**DATASET ENTRIES**
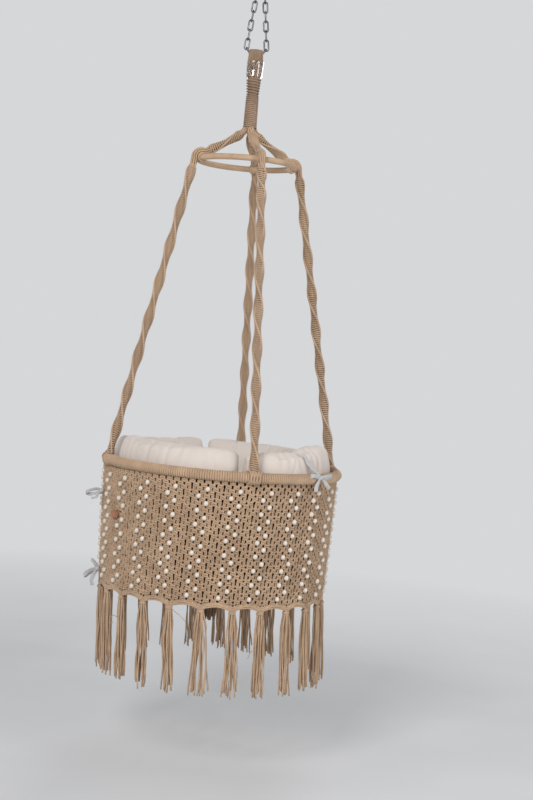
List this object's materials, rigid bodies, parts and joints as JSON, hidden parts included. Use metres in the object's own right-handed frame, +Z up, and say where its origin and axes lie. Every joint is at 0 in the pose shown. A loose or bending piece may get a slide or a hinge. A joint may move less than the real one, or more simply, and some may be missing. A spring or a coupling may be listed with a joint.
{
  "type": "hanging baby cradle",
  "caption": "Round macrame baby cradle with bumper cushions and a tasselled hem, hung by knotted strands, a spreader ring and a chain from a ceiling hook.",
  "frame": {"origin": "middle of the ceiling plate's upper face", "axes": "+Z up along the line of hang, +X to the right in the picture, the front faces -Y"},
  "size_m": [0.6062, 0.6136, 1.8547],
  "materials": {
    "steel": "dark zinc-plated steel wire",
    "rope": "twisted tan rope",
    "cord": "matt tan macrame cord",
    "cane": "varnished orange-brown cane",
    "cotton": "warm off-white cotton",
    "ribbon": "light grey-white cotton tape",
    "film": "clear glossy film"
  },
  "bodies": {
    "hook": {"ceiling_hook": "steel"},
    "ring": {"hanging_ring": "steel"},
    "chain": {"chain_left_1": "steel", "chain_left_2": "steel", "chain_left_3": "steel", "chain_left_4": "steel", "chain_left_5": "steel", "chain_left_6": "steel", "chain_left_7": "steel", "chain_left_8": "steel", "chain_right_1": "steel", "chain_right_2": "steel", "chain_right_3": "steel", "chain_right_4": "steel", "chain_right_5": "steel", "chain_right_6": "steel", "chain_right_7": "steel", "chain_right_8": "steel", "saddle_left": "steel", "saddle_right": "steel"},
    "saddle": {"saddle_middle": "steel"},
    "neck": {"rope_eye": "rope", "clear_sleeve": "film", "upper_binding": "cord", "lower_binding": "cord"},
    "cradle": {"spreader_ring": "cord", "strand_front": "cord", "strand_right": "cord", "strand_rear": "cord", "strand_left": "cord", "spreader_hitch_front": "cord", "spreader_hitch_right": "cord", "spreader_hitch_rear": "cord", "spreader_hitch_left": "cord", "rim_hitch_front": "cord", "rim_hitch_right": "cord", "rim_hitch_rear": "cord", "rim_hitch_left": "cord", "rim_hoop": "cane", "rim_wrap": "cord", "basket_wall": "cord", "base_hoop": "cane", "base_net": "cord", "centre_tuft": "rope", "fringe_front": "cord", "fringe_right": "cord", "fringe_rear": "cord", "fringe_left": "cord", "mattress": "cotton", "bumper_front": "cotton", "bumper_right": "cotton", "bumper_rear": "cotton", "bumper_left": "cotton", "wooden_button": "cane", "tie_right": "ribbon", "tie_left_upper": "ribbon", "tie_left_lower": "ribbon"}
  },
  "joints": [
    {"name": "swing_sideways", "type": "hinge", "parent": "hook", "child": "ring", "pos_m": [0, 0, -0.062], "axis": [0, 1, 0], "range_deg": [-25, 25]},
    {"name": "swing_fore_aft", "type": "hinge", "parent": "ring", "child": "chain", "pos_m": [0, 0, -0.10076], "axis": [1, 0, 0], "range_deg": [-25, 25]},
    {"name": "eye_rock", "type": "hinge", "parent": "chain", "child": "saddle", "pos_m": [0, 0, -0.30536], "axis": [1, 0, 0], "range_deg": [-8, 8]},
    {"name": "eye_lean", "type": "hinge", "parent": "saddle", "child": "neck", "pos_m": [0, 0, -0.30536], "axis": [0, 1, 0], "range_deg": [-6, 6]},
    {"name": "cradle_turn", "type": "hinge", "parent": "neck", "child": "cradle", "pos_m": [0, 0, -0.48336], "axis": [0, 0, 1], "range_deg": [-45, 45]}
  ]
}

---

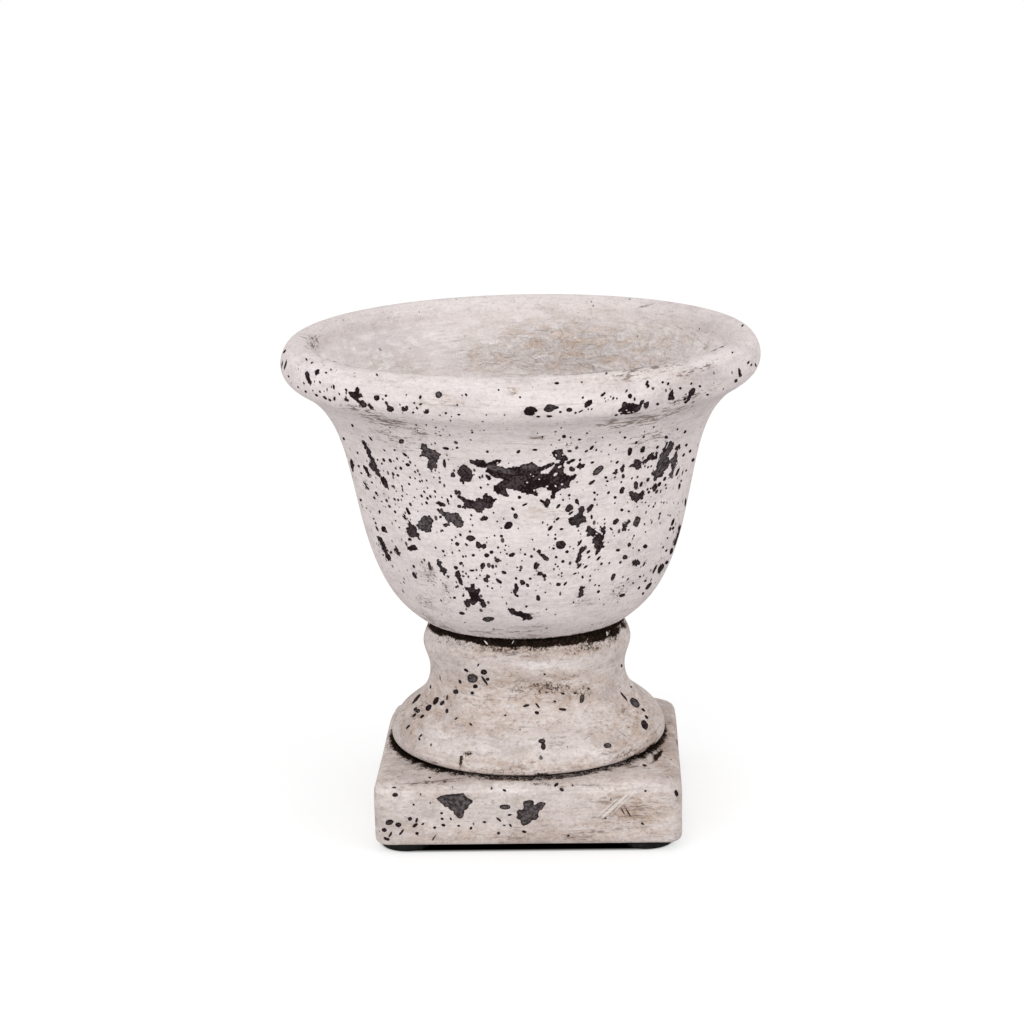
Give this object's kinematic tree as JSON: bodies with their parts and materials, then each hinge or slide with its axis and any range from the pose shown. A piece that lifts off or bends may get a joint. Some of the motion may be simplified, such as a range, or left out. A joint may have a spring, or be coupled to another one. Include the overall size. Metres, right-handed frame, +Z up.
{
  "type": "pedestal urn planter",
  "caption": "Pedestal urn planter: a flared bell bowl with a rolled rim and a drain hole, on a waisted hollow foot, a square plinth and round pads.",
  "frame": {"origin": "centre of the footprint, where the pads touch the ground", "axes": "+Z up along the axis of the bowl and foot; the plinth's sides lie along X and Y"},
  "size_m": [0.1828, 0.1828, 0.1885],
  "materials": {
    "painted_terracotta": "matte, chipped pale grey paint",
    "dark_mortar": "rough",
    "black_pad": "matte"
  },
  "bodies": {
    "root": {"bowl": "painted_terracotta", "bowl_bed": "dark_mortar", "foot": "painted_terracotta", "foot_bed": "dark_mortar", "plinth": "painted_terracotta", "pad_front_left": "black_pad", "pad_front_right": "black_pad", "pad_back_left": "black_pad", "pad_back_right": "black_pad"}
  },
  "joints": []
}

**EXERCISE DESCRIPTION**
Scan the lines for the string "bodies". Copy out each line that matches.

**ANSWER**
List this object's materials, rigid bodies, parts and joints as JSON, hidden parts included. Use metres in the object's own right-handed frame, +Z up, and say where its origin and axes lie. Every joint is at 0 in the pose shown. A loose or bending piece may get a slide or a hinge. A joint may move less than the real one, or more simply, and some may be missing. A spring or a coupling may be listed with a joint.
  "bodies": {
Give this object's kinematic tree as JSON: bodies with their parts and materials, then each hinge or slide with its axis and any range from the pose shown. A piece that lifts off or bends may get a joint. Some of the motion may be simplified, such as a range, or left out. A joint may have a spring, or be coupled to another one. Include the overall size. Metres, right-handed frame, +Z up.
  "bodies": {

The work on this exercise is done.